# [Aim of the task]
From the entries that follow, reproduce exactly and only the lines from the line with "Write part 2" to the line with "distance: how far, in millimetres.", endpoints included.

** start of Records for the task **

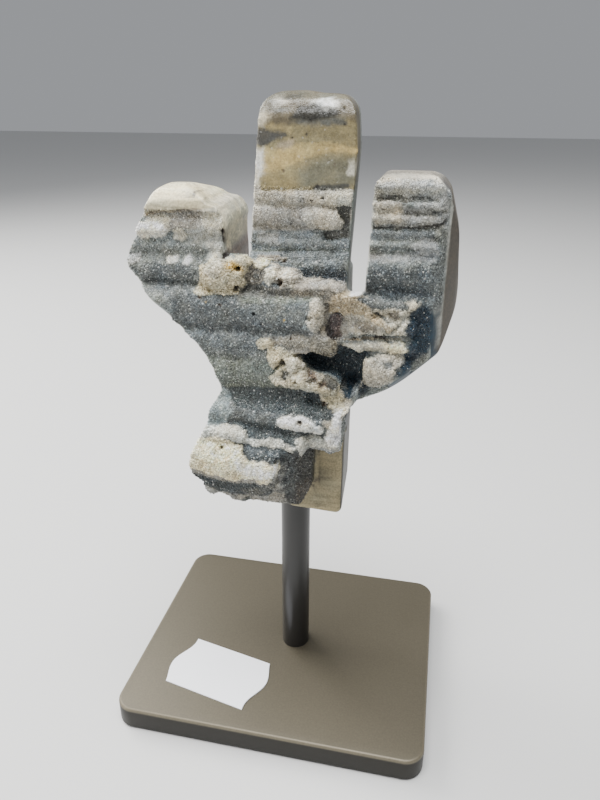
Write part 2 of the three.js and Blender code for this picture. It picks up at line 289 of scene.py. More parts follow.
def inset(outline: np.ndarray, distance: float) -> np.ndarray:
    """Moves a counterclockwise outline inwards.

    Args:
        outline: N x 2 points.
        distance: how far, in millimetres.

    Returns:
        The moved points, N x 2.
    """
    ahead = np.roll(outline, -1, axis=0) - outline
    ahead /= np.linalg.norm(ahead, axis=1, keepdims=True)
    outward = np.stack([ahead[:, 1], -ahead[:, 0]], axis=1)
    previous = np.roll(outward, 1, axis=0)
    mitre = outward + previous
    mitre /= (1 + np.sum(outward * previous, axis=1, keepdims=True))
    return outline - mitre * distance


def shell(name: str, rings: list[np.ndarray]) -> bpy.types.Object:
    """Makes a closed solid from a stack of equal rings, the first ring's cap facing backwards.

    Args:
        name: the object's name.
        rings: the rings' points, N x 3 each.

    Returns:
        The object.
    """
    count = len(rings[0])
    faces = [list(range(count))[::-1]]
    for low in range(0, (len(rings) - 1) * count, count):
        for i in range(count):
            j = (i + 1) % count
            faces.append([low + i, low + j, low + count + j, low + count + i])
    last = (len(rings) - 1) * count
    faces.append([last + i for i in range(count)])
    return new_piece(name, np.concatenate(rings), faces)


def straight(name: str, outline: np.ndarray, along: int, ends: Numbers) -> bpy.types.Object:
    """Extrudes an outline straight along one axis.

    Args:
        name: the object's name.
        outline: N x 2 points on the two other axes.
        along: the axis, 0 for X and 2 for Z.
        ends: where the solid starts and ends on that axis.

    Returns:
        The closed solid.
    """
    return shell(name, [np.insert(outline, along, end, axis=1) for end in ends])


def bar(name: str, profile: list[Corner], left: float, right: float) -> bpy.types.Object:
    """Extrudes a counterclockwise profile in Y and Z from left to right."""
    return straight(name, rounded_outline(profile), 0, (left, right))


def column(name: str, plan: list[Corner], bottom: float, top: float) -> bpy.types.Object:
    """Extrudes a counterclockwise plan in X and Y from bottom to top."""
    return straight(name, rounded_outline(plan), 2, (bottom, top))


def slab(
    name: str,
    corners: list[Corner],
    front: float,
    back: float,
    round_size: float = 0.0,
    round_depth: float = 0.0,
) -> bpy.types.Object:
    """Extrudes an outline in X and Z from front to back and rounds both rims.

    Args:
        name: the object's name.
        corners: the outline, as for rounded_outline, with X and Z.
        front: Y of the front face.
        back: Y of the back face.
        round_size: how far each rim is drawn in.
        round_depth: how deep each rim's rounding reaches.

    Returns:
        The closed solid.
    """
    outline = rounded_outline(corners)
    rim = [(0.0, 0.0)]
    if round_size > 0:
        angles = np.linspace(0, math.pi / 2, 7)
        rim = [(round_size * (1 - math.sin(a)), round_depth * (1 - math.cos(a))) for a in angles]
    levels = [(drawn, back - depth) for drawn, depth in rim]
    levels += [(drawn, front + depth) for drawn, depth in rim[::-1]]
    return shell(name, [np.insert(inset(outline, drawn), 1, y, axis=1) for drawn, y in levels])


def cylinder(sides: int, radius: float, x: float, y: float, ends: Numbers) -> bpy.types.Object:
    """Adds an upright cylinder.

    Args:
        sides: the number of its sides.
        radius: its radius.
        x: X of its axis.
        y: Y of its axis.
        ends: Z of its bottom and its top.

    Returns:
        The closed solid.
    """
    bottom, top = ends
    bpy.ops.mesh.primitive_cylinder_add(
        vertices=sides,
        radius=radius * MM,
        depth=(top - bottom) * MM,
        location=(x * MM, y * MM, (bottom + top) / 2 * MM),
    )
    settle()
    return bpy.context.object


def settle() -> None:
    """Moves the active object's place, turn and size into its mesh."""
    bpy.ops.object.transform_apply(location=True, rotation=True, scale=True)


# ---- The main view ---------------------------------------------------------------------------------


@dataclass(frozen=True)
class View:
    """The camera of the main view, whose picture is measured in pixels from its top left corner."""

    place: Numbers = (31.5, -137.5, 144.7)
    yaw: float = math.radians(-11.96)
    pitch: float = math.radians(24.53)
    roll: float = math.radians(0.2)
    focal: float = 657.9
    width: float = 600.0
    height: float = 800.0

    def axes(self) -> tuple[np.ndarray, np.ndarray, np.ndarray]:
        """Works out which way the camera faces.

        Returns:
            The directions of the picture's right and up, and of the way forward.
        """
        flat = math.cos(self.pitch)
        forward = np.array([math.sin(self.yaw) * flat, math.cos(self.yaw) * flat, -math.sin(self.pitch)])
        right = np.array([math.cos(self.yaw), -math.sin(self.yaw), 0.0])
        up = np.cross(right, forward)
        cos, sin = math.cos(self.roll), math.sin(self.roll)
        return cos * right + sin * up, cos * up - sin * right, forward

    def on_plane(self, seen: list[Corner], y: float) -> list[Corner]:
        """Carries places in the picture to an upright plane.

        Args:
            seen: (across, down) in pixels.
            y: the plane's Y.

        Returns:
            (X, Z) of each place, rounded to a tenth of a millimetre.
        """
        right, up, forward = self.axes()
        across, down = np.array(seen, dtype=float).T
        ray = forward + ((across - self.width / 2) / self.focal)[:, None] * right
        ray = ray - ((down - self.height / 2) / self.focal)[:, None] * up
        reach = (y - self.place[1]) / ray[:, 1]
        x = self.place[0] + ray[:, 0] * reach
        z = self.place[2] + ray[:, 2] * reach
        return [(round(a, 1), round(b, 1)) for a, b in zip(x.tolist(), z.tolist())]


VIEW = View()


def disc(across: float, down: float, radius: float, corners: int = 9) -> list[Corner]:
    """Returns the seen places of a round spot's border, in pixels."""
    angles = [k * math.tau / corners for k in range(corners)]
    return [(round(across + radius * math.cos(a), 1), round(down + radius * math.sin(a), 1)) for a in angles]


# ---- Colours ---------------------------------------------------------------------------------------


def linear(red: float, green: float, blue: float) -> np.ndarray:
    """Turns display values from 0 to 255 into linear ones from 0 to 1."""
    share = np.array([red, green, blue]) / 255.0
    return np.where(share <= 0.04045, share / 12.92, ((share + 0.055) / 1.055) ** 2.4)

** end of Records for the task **
** start of Records for the task **

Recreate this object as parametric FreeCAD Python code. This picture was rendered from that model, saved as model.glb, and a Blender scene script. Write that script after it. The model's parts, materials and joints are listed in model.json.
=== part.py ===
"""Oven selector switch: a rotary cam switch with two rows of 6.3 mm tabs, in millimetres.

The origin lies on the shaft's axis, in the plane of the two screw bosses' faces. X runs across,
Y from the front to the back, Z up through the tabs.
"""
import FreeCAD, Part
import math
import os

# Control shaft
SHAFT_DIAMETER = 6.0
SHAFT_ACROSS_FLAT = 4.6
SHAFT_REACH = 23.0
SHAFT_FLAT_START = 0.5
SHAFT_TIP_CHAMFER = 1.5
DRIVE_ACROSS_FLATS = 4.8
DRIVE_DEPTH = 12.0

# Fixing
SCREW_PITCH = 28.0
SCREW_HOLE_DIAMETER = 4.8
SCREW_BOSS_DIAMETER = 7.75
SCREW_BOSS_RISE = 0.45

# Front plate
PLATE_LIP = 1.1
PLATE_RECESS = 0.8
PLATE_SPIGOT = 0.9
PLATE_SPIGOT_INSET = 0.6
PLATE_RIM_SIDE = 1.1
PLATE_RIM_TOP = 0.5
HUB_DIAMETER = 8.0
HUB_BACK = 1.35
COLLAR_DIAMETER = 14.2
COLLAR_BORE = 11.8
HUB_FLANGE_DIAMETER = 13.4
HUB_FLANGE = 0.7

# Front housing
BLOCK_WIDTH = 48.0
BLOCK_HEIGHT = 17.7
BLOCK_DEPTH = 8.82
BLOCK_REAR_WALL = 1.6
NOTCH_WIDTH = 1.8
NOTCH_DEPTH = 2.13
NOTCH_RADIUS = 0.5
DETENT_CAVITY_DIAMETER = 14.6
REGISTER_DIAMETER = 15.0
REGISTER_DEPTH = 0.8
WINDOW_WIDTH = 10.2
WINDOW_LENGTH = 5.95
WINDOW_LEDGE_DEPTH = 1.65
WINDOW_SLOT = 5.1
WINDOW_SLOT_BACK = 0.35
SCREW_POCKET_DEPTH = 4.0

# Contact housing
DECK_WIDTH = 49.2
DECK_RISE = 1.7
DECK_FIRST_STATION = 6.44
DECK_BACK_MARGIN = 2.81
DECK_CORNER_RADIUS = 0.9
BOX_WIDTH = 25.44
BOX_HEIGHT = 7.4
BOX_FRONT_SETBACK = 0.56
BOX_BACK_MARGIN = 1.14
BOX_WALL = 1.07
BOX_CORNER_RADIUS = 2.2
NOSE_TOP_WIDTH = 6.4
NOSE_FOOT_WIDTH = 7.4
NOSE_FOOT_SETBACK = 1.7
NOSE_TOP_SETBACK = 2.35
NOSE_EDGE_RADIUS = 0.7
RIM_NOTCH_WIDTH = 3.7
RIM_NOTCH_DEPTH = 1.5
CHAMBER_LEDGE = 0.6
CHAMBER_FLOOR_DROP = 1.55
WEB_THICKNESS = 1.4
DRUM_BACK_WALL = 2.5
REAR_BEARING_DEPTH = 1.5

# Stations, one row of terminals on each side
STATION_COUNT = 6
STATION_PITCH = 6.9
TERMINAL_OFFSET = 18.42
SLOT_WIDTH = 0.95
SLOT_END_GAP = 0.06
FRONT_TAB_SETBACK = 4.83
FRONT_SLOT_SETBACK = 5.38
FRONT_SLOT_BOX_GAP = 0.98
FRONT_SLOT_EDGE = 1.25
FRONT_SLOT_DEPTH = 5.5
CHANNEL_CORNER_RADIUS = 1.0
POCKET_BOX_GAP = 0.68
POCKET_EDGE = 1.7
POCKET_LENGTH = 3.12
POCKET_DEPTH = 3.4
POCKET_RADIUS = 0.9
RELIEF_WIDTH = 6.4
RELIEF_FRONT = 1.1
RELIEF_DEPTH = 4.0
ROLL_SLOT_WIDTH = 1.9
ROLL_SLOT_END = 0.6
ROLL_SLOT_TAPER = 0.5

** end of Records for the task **
** start of Records for the task **

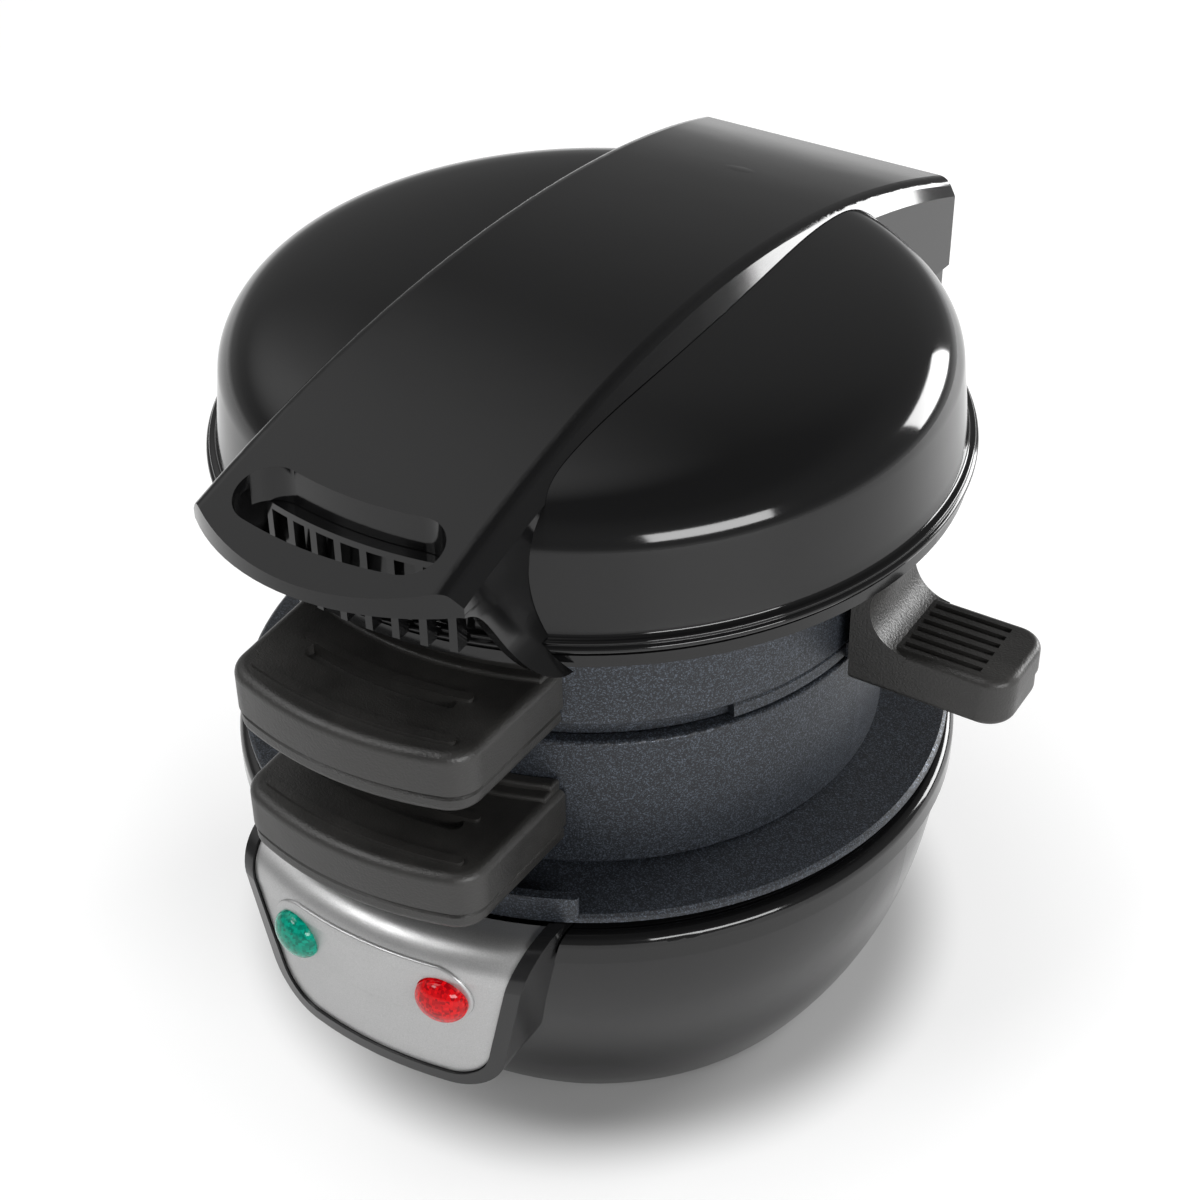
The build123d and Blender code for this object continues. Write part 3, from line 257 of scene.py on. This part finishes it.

** end of Records for the task **

# [Written solution]
Write part 2 of the three.js and Blender code for this picture. It picks up at line 289 of scene.py. More parts follow.
def inset(outline: np.ndarray, distance: float) -> np.ndarray:
    """Moves a counterclockwise outline inwards.

    Args:
        outline: N x 2 points.
        distance: how far, in millimetres.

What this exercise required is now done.